DATA TO PROCESS
[Begin]

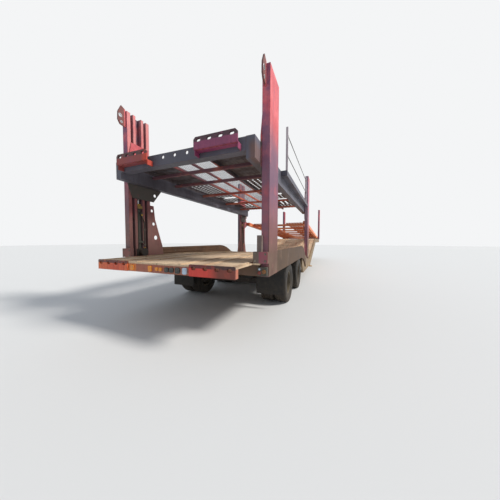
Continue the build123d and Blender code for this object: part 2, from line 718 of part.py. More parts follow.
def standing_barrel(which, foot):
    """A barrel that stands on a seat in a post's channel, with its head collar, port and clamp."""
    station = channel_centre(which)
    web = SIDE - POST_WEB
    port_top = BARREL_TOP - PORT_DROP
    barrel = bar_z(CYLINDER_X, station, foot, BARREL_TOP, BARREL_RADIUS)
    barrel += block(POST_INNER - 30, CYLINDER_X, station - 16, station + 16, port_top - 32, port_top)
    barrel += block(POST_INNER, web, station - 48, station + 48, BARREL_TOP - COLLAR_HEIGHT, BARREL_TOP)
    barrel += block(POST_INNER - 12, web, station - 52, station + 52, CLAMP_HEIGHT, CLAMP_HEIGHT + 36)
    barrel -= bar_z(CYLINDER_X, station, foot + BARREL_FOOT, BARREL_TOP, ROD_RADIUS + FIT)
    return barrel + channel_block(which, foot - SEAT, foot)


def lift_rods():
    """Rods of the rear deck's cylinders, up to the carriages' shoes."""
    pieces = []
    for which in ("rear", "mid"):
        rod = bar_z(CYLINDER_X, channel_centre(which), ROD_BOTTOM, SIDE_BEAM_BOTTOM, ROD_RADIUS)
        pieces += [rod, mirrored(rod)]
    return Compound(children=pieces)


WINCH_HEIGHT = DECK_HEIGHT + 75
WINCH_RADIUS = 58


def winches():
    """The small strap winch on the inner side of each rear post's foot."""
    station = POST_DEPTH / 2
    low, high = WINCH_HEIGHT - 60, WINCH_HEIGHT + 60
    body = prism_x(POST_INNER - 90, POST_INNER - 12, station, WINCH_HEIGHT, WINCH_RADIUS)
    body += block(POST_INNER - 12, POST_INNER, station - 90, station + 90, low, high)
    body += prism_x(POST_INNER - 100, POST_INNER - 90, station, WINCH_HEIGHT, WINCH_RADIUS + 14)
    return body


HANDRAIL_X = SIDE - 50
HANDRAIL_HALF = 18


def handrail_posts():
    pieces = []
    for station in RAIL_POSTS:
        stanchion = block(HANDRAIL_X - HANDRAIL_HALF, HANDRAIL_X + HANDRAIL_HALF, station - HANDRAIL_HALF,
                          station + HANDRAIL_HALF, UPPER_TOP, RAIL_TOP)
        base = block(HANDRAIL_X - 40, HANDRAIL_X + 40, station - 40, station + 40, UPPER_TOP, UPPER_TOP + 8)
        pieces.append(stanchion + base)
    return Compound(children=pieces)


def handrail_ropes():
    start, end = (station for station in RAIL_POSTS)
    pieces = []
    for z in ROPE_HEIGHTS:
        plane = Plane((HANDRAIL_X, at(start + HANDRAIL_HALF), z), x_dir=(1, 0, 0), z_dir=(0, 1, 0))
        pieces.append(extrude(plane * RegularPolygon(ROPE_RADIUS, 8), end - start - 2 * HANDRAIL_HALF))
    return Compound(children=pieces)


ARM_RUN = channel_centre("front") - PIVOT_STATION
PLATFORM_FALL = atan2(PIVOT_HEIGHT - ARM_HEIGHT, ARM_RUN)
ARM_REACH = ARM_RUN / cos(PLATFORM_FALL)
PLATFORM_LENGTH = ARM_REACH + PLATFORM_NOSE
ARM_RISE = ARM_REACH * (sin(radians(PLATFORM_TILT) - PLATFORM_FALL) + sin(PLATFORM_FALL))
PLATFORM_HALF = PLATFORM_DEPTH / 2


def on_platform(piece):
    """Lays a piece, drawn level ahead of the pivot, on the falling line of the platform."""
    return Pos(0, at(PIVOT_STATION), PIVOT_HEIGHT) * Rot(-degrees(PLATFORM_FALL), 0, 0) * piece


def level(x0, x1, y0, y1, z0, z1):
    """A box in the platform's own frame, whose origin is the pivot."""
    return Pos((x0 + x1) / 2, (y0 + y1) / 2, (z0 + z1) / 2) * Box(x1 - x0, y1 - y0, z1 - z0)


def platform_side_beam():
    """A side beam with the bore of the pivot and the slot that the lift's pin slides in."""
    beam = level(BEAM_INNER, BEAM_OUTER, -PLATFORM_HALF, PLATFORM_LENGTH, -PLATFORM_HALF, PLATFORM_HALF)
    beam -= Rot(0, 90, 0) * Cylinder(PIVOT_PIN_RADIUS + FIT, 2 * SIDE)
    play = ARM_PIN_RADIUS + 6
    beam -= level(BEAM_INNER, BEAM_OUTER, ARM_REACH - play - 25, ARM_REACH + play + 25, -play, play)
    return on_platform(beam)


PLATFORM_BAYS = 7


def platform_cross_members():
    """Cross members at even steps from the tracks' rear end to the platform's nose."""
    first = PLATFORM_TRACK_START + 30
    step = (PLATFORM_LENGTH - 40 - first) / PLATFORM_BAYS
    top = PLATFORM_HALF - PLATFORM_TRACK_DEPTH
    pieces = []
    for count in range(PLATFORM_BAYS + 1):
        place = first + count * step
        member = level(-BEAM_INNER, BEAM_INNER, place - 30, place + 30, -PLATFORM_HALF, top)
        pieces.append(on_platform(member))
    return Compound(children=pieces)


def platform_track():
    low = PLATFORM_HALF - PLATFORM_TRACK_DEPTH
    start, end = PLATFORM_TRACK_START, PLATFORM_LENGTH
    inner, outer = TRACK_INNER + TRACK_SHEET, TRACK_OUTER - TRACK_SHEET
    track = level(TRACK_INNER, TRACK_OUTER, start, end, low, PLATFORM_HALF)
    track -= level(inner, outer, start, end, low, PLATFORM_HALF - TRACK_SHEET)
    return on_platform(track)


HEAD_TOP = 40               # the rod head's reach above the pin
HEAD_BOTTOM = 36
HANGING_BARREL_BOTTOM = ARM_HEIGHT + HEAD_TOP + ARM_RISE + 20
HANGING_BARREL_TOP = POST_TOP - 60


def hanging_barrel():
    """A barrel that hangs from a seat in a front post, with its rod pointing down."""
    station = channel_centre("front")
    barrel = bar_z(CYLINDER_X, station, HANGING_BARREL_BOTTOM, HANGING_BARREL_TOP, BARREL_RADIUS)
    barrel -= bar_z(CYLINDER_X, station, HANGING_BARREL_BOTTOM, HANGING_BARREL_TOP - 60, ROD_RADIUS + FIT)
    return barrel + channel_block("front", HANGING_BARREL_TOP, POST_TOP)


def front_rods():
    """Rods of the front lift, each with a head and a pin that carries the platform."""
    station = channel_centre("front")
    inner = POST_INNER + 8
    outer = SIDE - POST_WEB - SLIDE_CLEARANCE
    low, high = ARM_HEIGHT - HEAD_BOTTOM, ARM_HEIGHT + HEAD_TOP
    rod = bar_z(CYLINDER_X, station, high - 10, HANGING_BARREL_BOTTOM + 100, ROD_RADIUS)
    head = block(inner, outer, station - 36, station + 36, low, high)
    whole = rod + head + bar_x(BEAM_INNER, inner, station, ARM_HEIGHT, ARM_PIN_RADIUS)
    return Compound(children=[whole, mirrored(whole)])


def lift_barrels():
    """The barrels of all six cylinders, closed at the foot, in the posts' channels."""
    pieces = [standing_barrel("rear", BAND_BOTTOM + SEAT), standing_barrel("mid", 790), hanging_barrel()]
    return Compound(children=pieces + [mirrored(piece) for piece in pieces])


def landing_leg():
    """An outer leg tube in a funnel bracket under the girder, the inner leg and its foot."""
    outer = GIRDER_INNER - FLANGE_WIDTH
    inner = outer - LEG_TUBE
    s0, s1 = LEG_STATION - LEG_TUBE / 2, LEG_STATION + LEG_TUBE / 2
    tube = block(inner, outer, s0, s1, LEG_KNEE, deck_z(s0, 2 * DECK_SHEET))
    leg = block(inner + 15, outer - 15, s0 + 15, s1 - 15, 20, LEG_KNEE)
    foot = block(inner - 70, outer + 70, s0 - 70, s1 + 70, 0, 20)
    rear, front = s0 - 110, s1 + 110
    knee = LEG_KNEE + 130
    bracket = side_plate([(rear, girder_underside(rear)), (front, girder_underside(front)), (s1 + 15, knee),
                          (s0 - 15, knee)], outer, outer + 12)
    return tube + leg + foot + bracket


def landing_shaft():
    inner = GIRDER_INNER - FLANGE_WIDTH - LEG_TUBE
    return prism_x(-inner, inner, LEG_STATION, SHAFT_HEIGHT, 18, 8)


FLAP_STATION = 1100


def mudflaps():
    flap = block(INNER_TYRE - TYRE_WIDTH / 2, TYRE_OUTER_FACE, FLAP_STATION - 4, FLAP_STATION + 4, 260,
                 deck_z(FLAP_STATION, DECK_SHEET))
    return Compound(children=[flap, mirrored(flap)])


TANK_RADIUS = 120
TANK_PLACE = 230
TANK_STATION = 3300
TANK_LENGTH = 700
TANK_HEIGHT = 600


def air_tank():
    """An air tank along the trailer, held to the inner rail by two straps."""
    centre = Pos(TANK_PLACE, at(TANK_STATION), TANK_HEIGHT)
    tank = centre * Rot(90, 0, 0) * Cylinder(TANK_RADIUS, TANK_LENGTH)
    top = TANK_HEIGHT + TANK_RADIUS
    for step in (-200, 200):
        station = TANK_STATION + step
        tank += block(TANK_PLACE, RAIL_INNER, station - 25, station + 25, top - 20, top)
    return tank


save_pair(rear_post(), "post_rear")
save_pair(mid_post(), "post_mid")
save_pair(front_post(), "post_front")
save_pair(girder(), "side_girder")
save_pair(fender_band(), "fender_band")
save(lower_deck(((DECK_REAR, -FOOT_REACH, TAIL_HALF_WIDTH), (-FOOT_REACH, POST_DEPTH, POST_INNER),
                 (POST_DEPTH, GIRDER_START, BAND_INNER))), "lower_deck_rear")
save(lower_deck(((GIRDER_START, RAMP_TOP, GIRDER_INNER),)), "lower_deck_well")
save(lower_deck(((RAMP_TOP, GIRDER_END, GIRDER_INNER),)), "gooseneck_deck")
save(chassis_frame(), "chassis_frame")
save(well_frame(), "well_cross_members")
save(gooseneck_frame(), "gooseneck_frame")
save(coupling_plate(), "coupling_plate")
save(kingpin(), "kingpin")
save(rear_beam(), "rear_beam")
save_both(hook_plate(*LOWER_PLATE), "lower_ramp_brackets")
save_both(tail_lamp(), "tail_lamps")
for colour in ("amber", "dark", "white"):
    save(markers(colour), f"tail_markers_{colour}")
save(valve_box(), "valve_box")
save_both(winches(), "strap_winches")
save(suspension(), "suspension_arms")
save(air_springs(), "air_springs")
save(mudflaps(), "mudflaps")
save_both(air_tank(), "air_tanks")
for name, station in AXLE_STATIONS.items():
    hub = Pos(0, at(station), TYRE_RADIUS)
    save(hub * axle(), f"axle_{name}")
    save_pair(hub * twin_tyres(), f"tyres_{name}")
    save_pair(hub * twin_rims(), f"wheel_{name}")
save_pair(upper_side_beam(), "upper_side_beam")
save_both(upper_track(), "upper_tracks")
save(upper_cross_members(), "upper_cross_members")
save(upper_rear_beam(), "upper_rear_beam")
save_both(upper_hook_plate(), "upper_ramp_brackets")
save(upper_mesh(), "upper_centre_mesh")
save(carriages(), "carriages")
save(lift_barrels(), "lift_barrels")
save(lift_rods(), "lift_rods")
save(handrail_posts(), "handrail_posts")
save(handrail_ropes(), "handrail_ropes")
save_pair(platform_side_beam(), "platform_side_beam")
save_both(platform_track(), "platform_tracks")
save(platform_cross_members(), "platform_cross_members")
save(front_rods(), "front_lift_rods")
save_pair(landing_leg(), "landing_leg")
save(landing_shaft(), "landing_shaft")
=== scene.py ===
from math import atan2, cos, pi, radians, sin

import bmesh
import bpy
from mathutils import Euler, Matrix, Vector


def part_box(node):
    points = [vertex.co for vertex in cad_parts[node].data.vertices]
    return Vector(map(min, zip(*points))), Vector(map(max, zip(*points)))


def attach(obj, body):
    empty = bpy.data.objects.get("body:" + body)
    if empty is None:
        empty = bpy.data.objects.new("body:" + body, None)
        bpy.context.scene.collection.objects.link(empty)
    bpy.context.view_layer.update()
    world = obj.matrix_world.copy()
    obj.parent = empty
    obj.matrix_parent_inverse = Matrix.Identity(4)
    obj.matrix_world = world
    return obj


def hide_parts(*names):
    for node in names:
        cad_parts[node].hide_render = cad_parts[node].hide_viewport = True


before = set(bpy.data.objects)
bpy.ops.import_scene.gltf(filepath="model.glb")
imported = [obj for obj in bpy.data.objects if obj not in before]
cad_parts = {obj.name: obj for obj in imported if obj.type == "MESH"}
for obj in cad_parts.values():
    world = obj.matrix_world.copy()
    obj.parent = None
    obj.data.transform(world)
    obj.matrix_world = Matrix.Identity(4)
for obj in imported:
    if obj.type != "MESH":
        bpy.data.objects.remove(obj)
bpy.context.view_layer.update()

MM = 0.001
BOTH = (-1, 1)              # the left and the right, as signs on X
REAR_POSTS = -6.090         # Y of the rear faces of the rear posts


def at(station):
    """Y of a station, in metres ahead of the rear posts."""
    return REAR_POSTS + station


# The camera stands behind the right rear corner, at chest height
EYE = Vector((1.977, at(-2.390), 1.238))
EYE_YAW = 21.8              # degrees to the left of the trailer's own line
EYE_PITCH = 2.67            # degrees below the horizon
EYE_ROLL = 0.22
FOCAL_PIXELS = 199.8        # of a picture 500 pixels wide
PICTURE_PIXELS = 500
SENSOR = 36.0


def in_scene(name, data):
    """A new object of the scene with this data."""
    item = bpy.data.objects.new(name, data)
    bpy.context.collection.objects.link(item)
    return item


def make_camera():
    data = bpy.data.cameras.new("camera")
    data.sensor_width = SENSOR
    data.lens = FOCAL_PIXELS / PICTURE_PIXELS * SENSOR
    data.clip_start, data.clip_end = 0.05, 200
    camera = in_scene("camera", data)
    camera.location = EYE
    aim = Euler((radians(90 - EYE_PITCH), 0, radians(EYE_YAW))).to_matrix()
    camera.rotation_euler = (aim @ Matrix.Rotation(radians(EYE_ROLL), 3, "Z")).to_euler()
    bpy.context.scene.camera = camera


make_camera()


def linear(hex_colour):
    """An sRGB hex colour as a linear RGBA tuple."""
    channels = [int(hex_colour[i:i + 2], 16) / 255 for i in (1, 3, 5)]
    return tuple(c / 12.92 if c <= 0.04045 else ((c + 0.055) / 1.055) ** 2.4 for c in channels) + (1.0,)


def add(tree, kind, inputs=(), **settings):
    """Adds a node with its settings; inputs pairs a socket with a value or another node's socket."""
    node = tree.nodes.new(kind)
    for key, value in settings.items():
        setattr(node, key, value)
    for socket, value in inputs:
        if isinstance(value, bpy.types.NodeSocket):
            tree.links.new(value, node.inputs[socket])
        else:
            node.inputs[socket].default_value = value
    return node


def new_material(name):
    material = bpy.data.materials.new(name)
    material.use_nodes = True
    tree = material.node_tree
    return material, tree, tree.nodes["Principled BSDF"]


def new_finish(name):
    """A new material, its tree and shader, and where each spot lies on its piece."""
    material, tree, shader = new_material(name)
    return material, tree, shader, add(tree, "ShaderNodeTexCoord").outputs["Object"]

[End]
[Begin]

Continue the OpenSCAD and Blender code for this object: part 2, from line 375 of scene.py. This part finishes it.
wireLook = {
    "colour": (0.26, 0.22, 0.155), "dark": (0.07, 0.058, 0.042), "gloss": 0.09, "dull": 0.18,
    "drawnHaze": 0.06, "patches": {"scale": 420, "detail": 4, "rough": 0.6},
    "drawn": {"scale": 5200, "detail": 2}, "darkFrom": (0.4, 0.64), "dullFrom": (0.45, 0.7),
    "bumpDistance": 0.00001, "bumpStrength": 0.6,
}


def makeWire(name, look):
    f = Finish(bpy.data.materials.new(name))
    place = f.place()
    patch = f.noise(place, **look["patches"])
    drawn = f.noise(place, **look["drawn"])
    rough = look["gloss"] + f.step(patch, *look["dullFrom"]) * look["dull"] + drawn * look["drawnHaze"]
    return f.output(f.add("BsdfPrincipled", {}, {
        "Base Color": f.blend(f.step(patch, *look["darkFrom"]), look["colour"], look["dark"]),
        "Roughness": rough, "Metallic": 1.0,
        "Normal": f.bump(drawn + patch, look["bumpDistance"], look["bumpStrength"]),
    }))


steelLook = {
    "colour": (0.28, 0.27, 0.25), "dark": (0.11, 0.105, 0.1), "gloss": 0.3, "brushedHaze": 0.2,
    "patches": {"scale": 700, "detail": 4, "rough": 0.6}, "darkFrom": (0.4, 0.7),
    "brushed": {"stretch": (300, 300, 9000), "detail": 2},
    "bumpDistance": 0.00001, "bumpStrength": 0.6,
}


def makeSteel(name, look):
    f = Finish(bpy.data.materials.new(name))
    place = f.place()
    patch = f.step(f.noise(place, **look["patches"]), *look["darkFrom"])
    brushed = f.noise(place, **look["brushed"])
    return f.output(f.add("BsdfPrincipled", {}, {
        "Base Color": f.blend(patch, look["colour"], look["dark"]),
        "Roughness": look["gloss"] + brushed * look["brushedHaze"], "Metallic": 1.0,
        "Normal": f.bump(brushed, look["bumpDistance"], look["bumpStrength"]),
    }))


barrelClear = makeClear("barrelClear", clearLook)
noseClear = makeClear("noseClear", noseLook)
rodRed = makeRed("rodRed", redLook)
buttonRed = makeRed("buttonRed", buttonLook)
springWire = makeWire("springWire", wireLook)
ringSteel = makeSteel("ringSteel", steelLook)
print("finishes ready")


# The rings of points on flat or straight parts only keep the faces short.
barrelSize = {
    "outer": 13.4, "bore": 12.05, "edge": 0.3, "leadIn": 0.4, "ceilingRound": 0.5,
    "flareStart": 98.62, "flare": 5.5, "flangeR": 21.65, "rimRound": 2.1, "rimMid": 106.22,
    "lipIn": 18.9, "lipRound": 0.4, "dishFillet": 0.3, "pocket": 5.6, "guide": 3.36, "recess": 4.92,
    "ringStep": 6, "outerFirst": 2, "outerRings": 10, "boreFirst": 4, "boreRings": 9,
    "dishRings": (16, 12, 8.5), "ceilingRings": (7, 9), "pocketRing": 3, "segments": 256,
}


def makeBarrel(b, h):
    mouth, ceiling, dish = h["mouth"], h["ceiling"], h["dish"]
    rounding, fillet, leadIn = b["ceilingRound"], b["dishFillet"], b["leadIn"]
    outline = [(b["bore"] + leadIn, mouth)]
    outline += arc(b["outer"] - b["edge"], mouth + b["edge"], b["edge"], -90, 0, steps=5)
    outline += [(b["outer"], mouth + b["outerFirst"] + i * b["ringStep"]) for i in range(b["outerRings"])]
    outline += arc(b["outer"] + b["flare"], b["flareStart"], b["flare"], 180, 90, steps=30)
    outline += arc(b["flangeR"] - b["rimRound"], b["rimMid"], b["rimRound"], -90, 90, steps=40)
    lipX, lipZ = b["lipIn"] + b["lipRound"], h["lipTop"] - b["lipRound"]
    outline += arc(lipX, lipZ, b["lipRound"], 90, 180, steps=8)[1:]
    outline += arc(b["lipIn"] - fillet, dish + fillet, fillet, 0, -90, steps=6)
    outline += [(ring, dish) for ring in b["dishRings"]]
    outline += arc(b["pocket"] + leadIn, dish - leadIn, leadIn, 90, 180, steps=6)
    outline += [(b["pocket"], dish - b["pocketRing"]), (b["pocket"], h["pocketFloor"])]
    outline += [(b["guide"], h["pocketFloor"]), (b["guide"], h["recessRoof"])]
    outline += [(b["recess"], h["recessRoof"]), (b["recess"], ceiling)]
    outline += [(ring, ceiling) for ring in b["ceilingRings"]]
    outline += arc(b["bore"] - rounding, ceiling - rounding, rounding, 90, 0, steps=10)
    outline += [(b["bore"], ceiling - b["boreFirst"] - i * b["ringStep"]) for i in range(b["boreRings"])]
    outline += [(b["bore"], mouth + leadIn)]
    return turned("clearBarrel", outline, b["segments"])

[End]

WHAT IS ASKED
Output the lines of the records above exactly as they appear, from the line containing "Continue the build123d" through the line containing "return body".

TASK RESPONSE
Continue the build123d and Blender code for this object: part 2, from line 718 of part.py. More parts follow.
def standing_barrel(which, foot):
    """A barrel that stands on a seat in a post's channel, with its head collar, port and clamp."""
    station = channel_centre(which)
    web = SIDE - POST_WEB
    port_top = BARREL_TOP - PORT_DROP
    barrel = bar_z(CYLINDER_X, station, foot, BARREL_TOP, BARREL_RADIUS)
    barrel += block(POST_INNER - 30, CYLINDER_X, station - 16, station + 16, port_top - 32, port_top)
    barrel += block(POST_INNER, web, station - 48, station + 48, BARREL_TOP - COLLAR_HEIGHT, BARREL_TOP)
    barrel += block(POST_INNER - 12, web, station - 52, station + 52, CLAMP_HEIGHT, CLAMP_HEIGHT + 36)
    barrel -= bar_z(CYLINDER_X, station, foot + BARREL_FOOT, BARREL_TOP, ROD_RADIUS + FIT)
    return barrel + channel_block(which, foot - SEAT, foot)


def lift_rods():
    """Rods of the rear deck's cylinders, up to the carriages' shoes."""
    pieces = []
    for which in ("rear", "mid"):
        rod = bar_z(CYLINDER_X, channel_centre(which), ROD_BOTTOM, SIDE_BEAM_BOTTOM, ROD_RADIUS)
        pieces += [rod, mirrored(rod)]
    return Compound(children=pieces)


WINCH_HEIGHT = DECK_HEIGHT + 75
WINCH_RADIUS = 58


def winches():
    """The small strap winch on the inner side of each rear post's foot."""
    station = POST_DEPTH / 2
    low, high = WINCH_HEIGHT - 60, WINCH_HEIGHT + 60
    body = prism_x(POST_INNER - 90, POST_INNER - 12, station, WINCH_HEIGHT, WINCH_RADIUS)
    body += block(POST_INNER - 12, POST_INNER, station - 90, station + 90, low, high)
    body += prism_x(POST_INNER - 100, POST_INNER - 90, station, WINCH_HEIGHT, WINCH_RADIUS + 14)
    return body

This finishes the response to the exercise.